Q: Comment peut-on lutter contre le phénomène?

R: Comme directeur d’école, je trouve plus facile de régler une « claque sur la gueule » que des manifestations d’intimidation. C’est tellement insidieux. Je pense que notre responsabilité comme parent et comme école, c’est d’outiller les enfants pour faire face à l’intimidation. Un des buts de la ministre, c’est de travailler sur le climat de l’école. Oui, il y a le développement des compétences, mais on devrait  aussi avoir un programme d’habiletés sociales, appliqué systématiquement  dans chaque école dès le préscolaire et jusqu’au secondaire. Il faut que tous aient le même vocabulaire pour résoudre les conflits.

Q: Quelle est l’approche privilégiée dans les écoles de l’acte touchées par le phénomène?

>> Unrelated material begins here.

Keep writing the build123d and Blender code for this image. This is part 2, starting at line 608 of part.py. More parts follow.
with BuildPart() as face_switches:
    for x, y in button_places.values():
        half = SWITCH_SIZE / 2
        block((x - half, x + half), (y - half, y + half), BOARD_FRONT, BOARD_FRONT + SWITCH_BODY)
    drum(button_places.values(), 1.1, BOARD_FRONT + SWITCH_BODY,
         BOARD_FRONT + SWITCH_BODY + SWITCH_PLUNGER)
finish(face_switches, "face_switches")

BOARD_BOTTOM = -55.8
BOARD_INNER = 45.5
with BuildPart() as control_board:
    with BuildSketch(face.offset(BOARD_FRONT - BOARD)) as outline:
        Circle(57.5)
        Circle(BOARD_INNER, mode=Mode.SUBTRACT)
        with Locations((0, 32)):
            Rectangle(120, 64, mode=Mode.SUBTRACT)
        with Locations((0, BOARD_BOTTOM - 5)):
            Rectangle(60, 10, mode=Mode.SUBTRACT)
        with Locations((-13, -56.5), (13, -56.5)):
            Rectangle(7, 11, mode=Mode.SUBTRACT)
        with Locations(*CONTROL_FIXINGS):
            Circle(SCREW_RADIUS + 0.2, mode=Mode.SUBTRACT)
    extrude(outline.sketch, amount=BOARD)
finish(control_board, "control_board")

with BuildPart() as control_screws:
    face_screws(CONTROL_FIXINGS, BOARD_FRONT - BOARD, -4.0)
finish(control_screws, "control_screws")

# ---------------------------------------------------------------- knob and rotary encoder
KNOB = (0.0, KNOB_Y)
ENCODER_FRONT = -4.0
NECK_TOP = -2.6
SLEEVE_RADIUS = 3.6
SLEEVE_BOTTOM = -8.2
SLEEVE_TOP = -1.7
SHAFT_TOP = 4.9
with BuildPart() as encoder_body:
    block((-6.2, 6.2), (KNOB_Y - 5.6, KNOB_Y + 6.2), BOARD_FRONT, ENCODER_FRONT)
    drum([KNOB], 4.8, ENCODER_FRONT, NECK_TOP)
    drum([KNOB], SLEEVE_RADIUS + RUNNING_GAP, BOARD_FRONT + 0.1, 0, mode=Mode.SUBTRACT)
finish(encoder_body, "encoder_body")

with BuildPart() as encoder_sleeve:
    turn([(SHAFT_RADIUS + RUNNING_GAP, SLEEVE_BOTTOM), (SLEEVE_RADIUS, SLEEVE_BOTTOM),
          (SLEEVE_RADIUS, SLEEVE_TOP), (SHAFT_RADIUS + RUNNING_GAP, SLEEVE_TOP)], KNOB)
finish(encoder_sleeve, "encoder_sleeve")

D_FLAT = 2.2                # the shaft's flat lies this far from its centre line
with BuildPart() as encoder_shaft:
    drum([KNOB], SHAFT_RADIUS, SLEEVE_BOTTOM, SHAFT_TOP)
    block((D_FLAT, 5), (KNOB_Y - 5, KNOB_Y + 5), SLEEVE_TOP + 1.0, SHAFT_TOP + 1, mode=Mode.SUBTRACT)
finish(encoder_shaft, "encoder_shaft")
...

R: De la maternelle jusqu’à la 6e année, c’est la même stratégie, « Vers le pacifique », adaptée aux groupes d’âge. Ce sont en fait des outils de résolution de conflits. On a désigné des coins où on demande aux jeunes de se rencontrer en suivant les étapes : se calmer, se parler, chercher puis trouver une solution.  Il y a parfois une médiation. Depuis qu’on a instauré le programme en octobre, il y a eu plus de conflits que par le passé. Ce sont des conflits qui perduraient qui ont enfin éclaté au grand jour parce que les victimes avaient les outils pour s’exprimer.  La seconde étape, ce sera de former des sentinelles. Ça prend des systèmes de dénonciation.

Q: Mais encore?

R: Il faut que tout le monde mette l’école à la roue, ce n’est pas qu’une affaire de direction ou de prof! Les concierges, l’équipe du service de garde, l’employé de soutien : ils sont aussi responsables d’identifier le problème pour le résoudre. La pire chose qu’on puisse faire, c’est de jouer à l’autruche, c’est ce qui fait le phénomène prend de l’ampleur, Quand on sait que c’est tolérance 0, il y a un cessez d’agir.

Q: Quels conseils aux parents?

R: Souvent, autant les parents d’intimidateurs que d’intimidés ne sont pas au courant. Je dirais aux parents de la victime d’intimidation de garder le contact avec le jeune, de le questionner, encore davantage s’il y a un comportement de fermeture sur soi. Et de ne pas le juger. Il ne faut pas se gêner d’aller chercher de l’aide! Le premier geste, c’est d’en parler à l’école, de dénoncer. Parfois, des parents d’intimidateur sont dans le déni ou ils me disent « il fait ben », mais généralement, ils sont collaborateurs et veulent contribuer à trouver une solution. Cette ouverture est importante.